President Vladimir Putin signed a decree halting Russia's application of the 1990 Conventional Forces in Europe (CFE) arms control treaty due to "exceptional circumstances... broaching on the security of the Russian Federation," the statement said.
Russia has threatened several times to pull out of the treaty amid unease over US military encroachment into territory once part of the former Soviet Union, including Washington's plans to develop a missile defence shield in Europe.
The Kremlin said the suspension would take effect from the day of the signing. But the move "does not mean that we have closed the door on dialogue," the Russian foreign ministry said in a statement.
The suspension is motivated by some points of the initial 1990 accord "concerning the security of the Russian Federation," it said. The CFE treaty, which came into force in 1992, is one of the key post-Cold War security accords in Europe.
It limits deployments of tanks and troops in countries belonging to Nato and the former Warsaw Pact in eastern Europe and lays down measures aimed at confidence-building, transparency and co-operation between member states.
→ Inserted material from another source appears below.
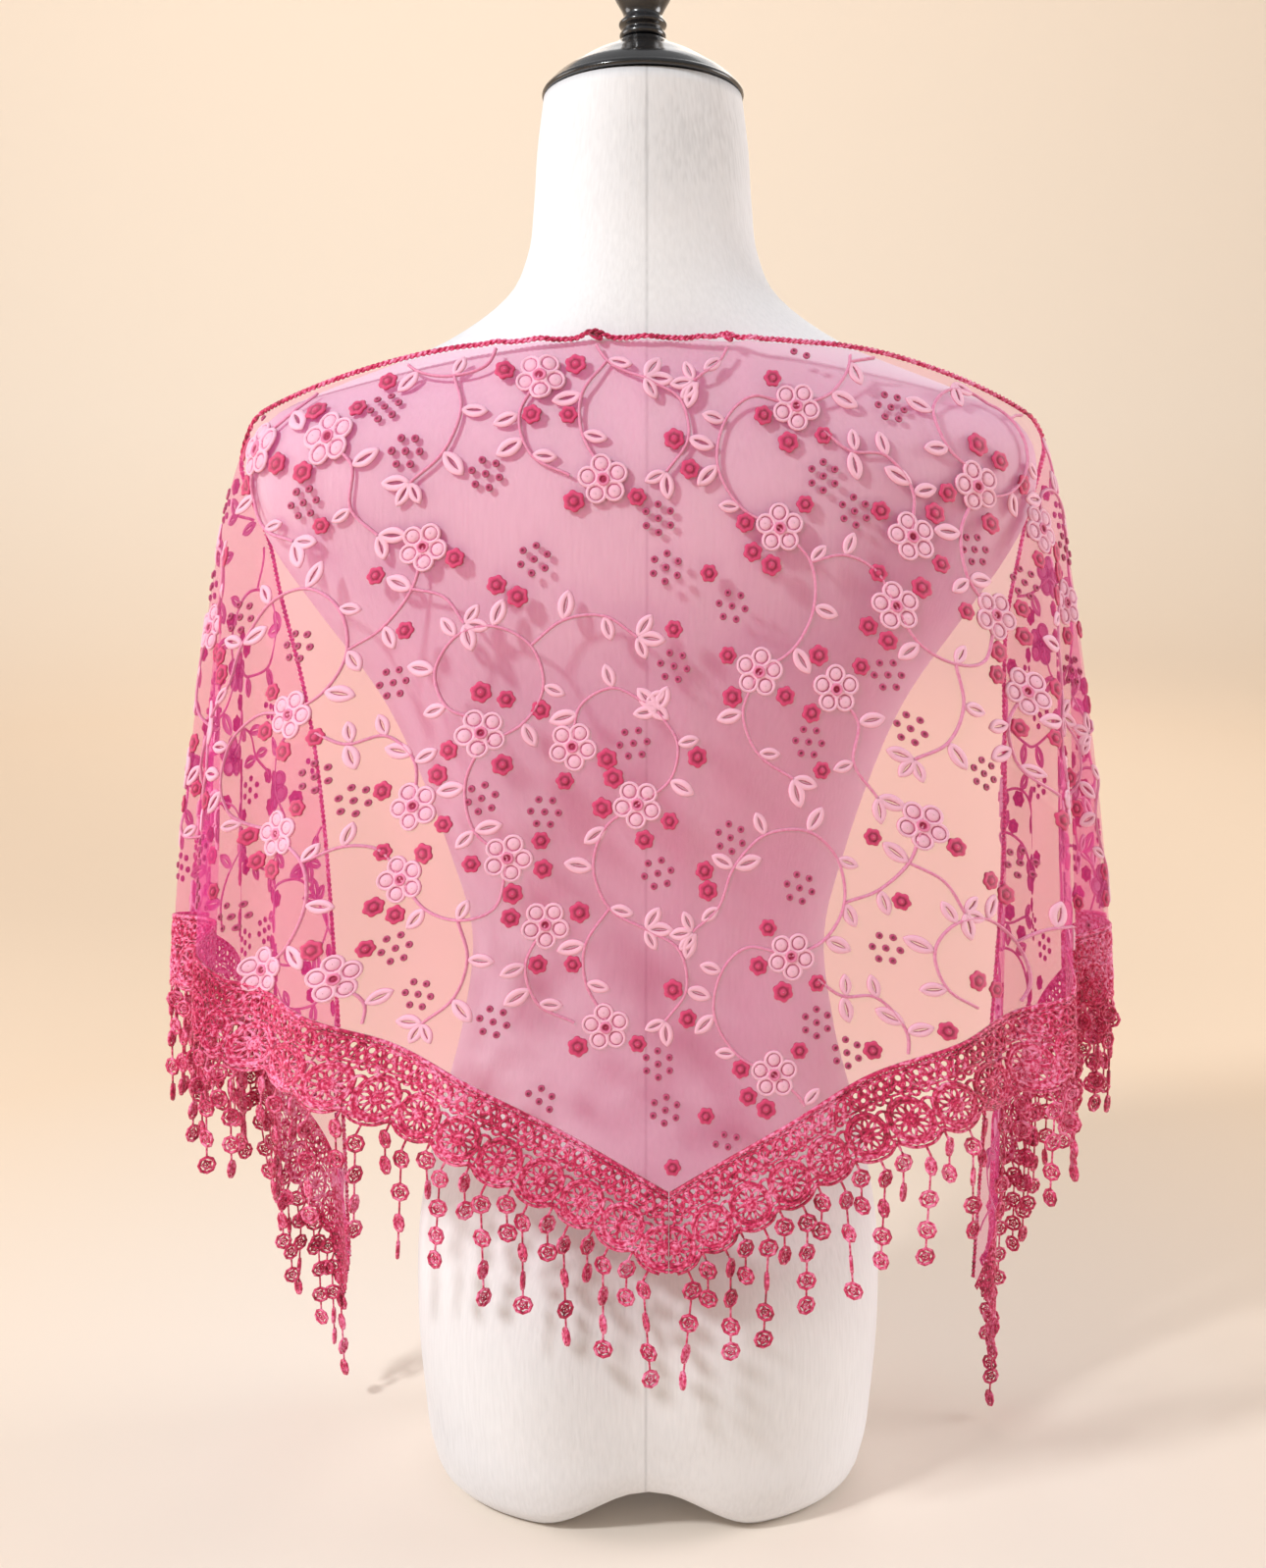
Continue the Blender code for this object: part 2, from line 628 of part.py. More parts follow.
def make_net_side(name, side, drape_map, material):
    seam = SIDE_SEAM + SEAM_GAP / 2
    tip = TOP_EDGE_HALF - TIP_CUT
    top = [(side * s, 0.0) for s in top_columns()[1:]]
    hem = []
    for along in reversed(hem_columns()):
        s, d = hem_to_flat(side, along, 0.0)
        if seam + 0.002 < abs(s) < tip:
            hem.append((s, d))
    tip_corner = (side * tip, NET_DEPTH * (1 - tip / TOP_EDGE_HALF))
    seam_corner = (side * seam, NET_DEPTH * (1 - seam / TOP_EDGE_HALF))
    outline = top + [tip_corner] + hem + [seam_corner] + seam_column(side * seam)[::-1]
    flat, triangles = fill_flat(outline, inner=net_inner_points(side, seam, tip))
    return thick_wall(name, drape_map, flat[:, 0], flat[:, 1], triangles, material)


# Lace border

def scallop(index):
    """Reach of the lace at a quarter step: valley, shoulder, crest, shoulder."""
    return (LACE_VALLEY, LACE_SHOULDER, LACE_WIDTH, LACE_SHOULDER)[index % 4]


def edge_columns():
    """Quarter steps of the scalloped edge from the centre back mitre to the tip."""
    return range(-3, 4 * LACE_REPEATS + 1)


def mitre(out):
    """Where the centre back cuts a lace band, as a place along its edge."""
    return -out * HEM_SIN / HEM_COS + SEAM_GAP / 2 / HEM_COS


def lace_gaps():
    """Round gaps between neighbouring medallions."""
    gaps = []
    for index in range(LACE_REPEATS):
        along = index * LACE_PITCH
        turns = np.arange(GAP_SIDES) * 2 * math.pi / GAP_SIDES
        corners = np.column_stack([along + GAP_RADIUS * np.sin(turns), GAP_OUT + GAP_RADIUS * np.cos(turns)])
        gaps.append(corners.tolist())
    return gaps


def make_lace(name, side, drape_map, material):
    inner_edge = [(along, SEAM_GAP) for along in hem_columns()[1:]]
    outer_edge = [(index * LACE_PITCH / 4, scallop(index)) for index in edge_columns()]
    start = [(mitre(out), out) for out in (LACE_SHOULDER, 0.019, SEAM_GAP)]
    outline = inner_edge + [(HEM_LENGTH, 0.016)] + outer_edge[::-1] + start
    flat, triangles = fill_flat(outline, lace_gaps())
    s, d = hem_to_flat(side, flat[:, 0], flat[:, 1])
    return thick_wall(name, drape_map, s, d, triangles, material)


# Fringe

def strand_rings(index, is_long):
    """Ring distances of one tassel, a little uneven from tassel to tassel."""
    rings = LONG_RINGS if is_long else SHORT_RINGS
    stretch = 1 + 0.05 * math.sin(index * 2.3) + 0.03 * math.sin(index * 0.9 + 1.0)
    return [distance * stretch for distance in rings]


def strand_sections(start, tangent, front, rings, half_width):
    """Corner triples of a hanging tassel, alternating ring and thread."""
    thread = min(THREAD_HALF_WIDTH, half_width * 0.7)
    wide = (min(RING_HALF_THICKNESS, half_width * 0.7), half_width)
    sections = []
    previous = 0.0
    for number, distance in enumerate(rings):
        if number > 0:
            sections.append(((thread, thread), (previous + distance) / 2))
        sections.append((wide, distance))
        previous = distance
    triples = []
    for (forward, sideways), distance in sections:
        centre = start + DOWN * (distance - ROOT_REACH)
        triples.append((
            centre + front * forward - tangent * sideways,
            centre + tangent * sideways,
            centre - front * forward - tangent * sideways,
        ))
    return triples


def strand_room(starts, lengths, strip, index):
    """Level distance from one tassel to the nearest other one, or to the strip below its root."""
    start = starts[index]
    low = start[2] - lengths[index]
    room = RING_HALF_WIDTH / RING_SHARE
    for other, length in zip(starts, lengths):
        meets = other[2] - length < start[2] and low < other[2]
        if other is not start and meets:
            room = min(room, math.hypot(other[0] - start[0], other[1] - start[1]))
    for point in strip:
        if low < point[2] < start[2] - CLOTH_WALL / 2:
            room = min(room, math.hypot(point[0] - start[0], point[1] - start[1]))
    return room


def level_unit(vector):
    """A direction laid level."""
    flat = np.array([vector[0], vector[1], 0.0])
    return flat / np.linalg.norm(flat)


def make_fringe(name, side, drape_map, material):
    """A narrow strip along the scallops with a tassel at each crest and valley."""
    columns = list(edge_columns())
    inner = np.array([LACE_SHOULDER] + [scallop(index) for index in columns]) + SEAM_GAP
    outer = inner + STRIP_WIDTH
    rows = []
    for outs in (inner, outer):
        along = np.array([mitre(outs[0])] + [index * LACE_PITCH / 4 for index in columns])
        s, d = hem_to_flat(side, along, outs)
        middle = drape_map.place(s, d)
        normal = drape_map.normals(s, d)
        rows.append(middle - normal * CLOTH_WALL / 2)
        rows.append(middle + normal * CLOTH_WALL / 2)
    count = len(columns) + 1
    points = [point for row in rows for point in row]
    inner_front, inner_back, outer_front, outer_back = (row * count for row in range(4))
    roots = [place for place in range(1, count - 1) if columns[place - 1] % 2 == 0]
    strands = plan_strands(rows, columns, roots)
    faces = [
        (inner_front, outer_front, outer_back, inner_back),
        (inner_front + count - 1, inner_back + count - 1, outer_back + count - 1, outer_front + count - 1),
    ]
    for place in range(count - 1):
        after = place + 1
        faces.append((inner_front + place, inner_front + after, outer_front + after, outer_front + place))
        faces.append((inner_back + place, outer_back + place, outer_back + after, inner_back + after))
        seam_wall = (inner_back + place, inner_back + after, inner_front + after, inner_front + place)
        faces += split_wall(points, seam_wall)
        corners = (outer_front + place, outer_front + after, outer_back + after, outer_back + place)
        if place in strands:
            add_strand(points, faces, corners, *strands[place])
        else:
            faces.append(corners[::-1])
    return add_object(name, points, faces, material)


def plan_strands(rows, columns, roots):
    """Start, rings and ring width of the tassel at each root, so that none touches another."""
    inner_edge = (rows[0] + rows[1]) / 2
    outer_edge = (rows[2] + rows[3]) / 2
    starts = []
    rings = []
    for place in roots:
        outward = outer_edge[place] - inner_edge[place]
        starts.append(outer_edge[place] + outward / np.linalg.norm(outward) * ROOT_REACH)
        rings.append(strand_rings(columns[place - 1], columns[place - 1] % 4 == 2))
    lengths = [distances[-1] + RING_TAIL for distances in rings]
    middles = (outer_edge[:-1] + outer_edge[1:]) / 2
    strip = list(outer_edge) + list(middles)
    strands = {}
    for index, place in enumerate(roots):
        room = strand_room(starts, lengths, strip, index)
        strands[place] = (starts[index], rings[index], room * RING_SHARE)
    return strands


def add_strand(points, faces, corners, start, rings, half_width):
    """Grow a three-sided tassel from the strip's outer wall, beside one of its columns."""
    near_front, far_front, far_back, near_back = corners
    near = (points[near_front] + points[near_back]) / 2
    far = (points[far_front] + points[far_back]) / 2
    spacing = np.linalg.norm(far - near)
    run = (far - near) / spacing
    middle = len(points)
    points.append(near + run * min(ROOT_WIDTH, spacing * 0.45))
    faces.append((near_front, middle, far_front))
    faces.append((far_front, middle, far_back))
    faces.append((far_back, middle, near_back))
    tangent = level_unit(run)
    across = points[near_front] - points[near_back]
    front = level_unit(across - tangent * np.dot(across, tangent))
    loop = (near_front, middle, near_back)
    for triple in strand_sections(start, tangent, front, rings, half_width):
        first = len(points)
        points.extend(triple)
        fresh = (first, first + 1, first + 2)
        for index in range(3):
            after = (index + 1) % 3
            faces.append((loop[index], loop[after], fresh[after]))
            faces.append((loop[index], fresh[after], fresh[index]))
        loop = fresh
    tip = len(points)
    points.append(start + DOWN * (rings[-1] + RING_TAIL - ROOT_REACH))
    for index in range(3):
        faces.append((loop[index], loop[(index + 1) % 3], tip))


# Braid

def make_braid(drape_map, material):
    """A narrow band along the top edge, from one tip of the shawl over the back to the other."""
    places = np.concatenate([-top_columns()[:0:-1], back_columns(), top_columns()[1:]])
    count = len(places)
    s = np.concatenate([places, places])
    d = np.concatenate([np.full(count, -SEAM_GAP), np.full(count, -SEAM_GAP - BRAID_WIDTH)])
    triangles = []
    for index in range(count - 1):
        far = index + count
        triangles.append((index, far + 1, far))
        triangles.append((index, index + 1, far + 1))
    return thick_wall("top_edge_braid", drape_map, s, d, triangles, material)


def main():
    clear_scene()
    white = make_material("form_white", (0.86, 0.85, 0.84), 0.75)
    black = make_material("turned_black", (0.012, 0.012, 0.013), 0.25)
    net_pink = make_material("net_pink", (0.86, 0.18, 0.42), 0.7)
    lace_pink = make_material("lace_pink", (0.80, 0.06, 0.27), 0.6)
    fringe_pink = make_material("fringe_pink", (0.80, 0.06, 0.27), 0.6)
    form = make_form(white)
    make_turned("neck_cap", CAP_PROFILE, black)
    make_turned("finial", FINIAL_PROFILE, black)
    drape_map = Drape(form)
    make_net_back(drape_map, net_pink)
    make_net_side("net_right", 1, drape_map, net_pink)
    make_net_side("net_left", -1, drape_map, net_pink)
    make_braid(drape_map, lace_pink)
    for name, side in (("right", 1), ("left", -1)):
        make_lace("lace_border_" + name, side, drape_map, lace_pink)
        make_fringe("fringe_" + name, side, drape_map, fringe_pink)


main()
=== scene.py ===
"""Blender scene of a pink net shawl with a lace border and ring tassels, worn by a white dress form."""

from collections import namedtuple
import json
import math

import bpy
import numpy as np
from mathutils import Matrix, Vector
from mathutils.bvhtree import BVHTree

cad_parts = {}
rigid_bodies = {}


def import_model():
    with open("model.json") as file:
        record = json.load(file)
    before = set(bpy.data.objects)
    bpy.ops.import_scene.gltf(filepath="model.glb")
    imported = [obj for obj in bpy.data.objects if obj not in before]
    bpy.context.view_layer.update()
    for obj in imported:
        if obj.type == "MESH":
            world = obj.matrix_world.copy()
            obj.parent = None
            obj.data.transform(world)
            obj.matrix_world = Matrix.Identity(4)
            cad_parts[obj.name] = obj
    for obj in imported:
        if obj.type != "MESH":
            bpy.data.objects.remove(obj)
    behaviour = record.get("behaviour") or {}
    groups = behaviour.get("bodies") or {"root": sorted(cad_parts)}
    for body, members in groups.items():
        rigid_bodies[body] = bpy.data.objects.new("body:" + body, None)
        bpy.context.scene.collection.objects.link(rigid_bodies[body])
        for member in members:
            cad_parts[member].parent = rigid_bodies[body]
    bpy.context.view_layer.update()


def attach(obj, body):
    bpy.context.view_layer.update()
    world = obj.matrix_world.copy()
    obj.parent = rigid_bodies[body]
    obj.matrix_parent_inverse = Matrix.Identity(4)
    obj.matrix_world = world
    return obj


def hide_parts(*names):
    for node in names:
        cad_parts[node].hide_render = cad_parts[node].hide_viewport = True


def table(columns, *rows):
    """Rows of values under named columns."""
    row_of = namedtuple("Row", columns)
    return [row_of(*row) for row in rows]


# Flat cut of the shawl, in metres
TOP_EDGE_HALF = 0.738
NET_DEPTH = 0.426
LACE_WIDTH = 0.040
LACE_VALLEY = 0.0355
LACE_SHOULDER = 0.0390
LACE_REPEATS = 36
HEM_LENGTH = math.hypot(TOP_EDGE_HALF, NET_DEPTH)
HEM_COS = TOP_EDGE_HALF / HEM_LENGTH
HEM_SIN = NET_DEPTH / HEM_LENGTH
LACE_PITCH = HEM_LENGTH / LACE_REPEATS
TIP_CUT = 0.006
GAP_OUT = 0.0235
SEAM_GAP = 0.0003

# How the shawl is worn, as in the solids
ORIGIN_X = 0.0019
ORIGIN_Y = -0.0132
CLOTH_SHIFT = 0.013
SHOULDER_REACH_RIGHT = 0.205
SHOULDER_REACH_LEFT = 0.219
PIVOT_RISE = 0.030
LOW_LEVEL = 0.27
SHOULDER_ROUND = 0.035
SHOULDER_SHARE = 0.32
SWING_LIMIT = 0.34
LONGEST_FALL = 0.70
FALL_STEP = 0.001
PLACE_STEP = 0.01
FOLD_START = 0.01
FOLD_AFTER = 0.15
REST_DISTANCE = 0.0026
REST_REACH = 1.16
SWING_POWER = 6
CREASE_FADE = 0.7

# Fall lines of the cloth from the centre back (place 0) over the shoulder tip (1) to the front (2)
FALL_LINES = table(
    "place top_x top_y top_z left_drop right_x left_x low_y",
    (0.00, 0.000, -0.074, 0.6330, 0.000, 0.000, 0.000, -0.1260),
    (0.25, 0.053, -0.069, 0.6320, 0.000, 0.051, 0.051, -0.1250),
    (0.50, 0.106, -0.056, 0.6270, 0.000, 0.104, 0.103, -0.1180),
    (0.75, 0.157, -0.034, 0.6130, 0.000, 0.161, 0.158, -0.1010),
    (1.00, 0.200, -0.002, 0.5950, 0.001, 0.218, 0.217, -0.0640),
    (1.20, 0.210, 0.010, 0.5870, 0.005, 0.243, 0.244, -0.0280),
    (1.40, 0.213, 0.020, 0.5810, 0.009, 0.252, 0.251, 0.0100),
    (1.60, 0.209, 0.028, 0.5800, 0.009, 0.244, 0.239, 0.0380),
    (1.80, 0.201, 0.034, 0.5830, 0.005, 0.221, 0.210, 0.0520),
    (2.00, 0.191, 0.032, 0.5890, 0.000, 0.188, 0.168, 0.0280),
)

# Crests and troughs of the folds: how far each pushes out at the low level
FOLDS_RIGHT = table(
    "place push",
    (0.00, 0.000), (0.30, 0.002), (0.52, -0.003), (0.72, 0.004),
    (0.88, -0.005), (1.00, 0.007), (1.11, -0.008), (1.21, 0.010),
    (1.32, -0.010), (1.44, 0.009), (1.55, -0.010), (1.65, 0.010),
    (1.76, -0.007), (1.85, 0.008), (1.93, -0.009), (2.00, 0.005),
)
FOLDS_LEFT = table(
    "place push",
    (0.00, 0.000), (0.22, -0.002), (0.45, 0.003), (0.63, -0.004),
    (0.80, 0.006), (0.94, -0.007), (1.06, 0.010), (1.17, -0.011),
    (1.28, 0.009), (1.38, -0.008), (1.49, 0.009), (1.61, -0.011),
    (1.71, 0.010), (1.81, -0.011), (1.90, 0.009), (2.00, -0.005),
)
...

Putin had threatened three months ago to pull Russia out of the CFE until all of Nato's current members ratified it.
"It would be appropriate to announce a moratorium on Russian adherence to this treaty until it has been ratified by all Nato countries without exception," he said in a state of the nation speech in April. Nato on Saturday branded Russia's decision to pull out of the treaty as "disappointing."
"It's a disappointing move, a step backwards. Nato considers this treaty to be an important foundation of European security and stability," Nato spokesman James Appathurai said. The CFE was signed in Paris in 1990 by the countries of the North Atlantic Treaty Organisation (Nato) and the former Warsaw Pact.
But it was adapted in Istanbul in 1999 following the collapse of the Warsaw Pact in order to limit deployments on a country-by-country basis. Nato states have refused to ratify the new pact on the grounds that Moscow has failed to honour commitments made in Istanbul to withdraw Russian forces from the ex-Soviet republics of Georgia and Moldova.
Putin's insistence that all countries ratify the CFE appeared particularly aimed at the Baltic states of Estonia, Latvia and Lithuania, which were once part of the Soviet Union and are not part of the treaty. The three are all now members of Nato.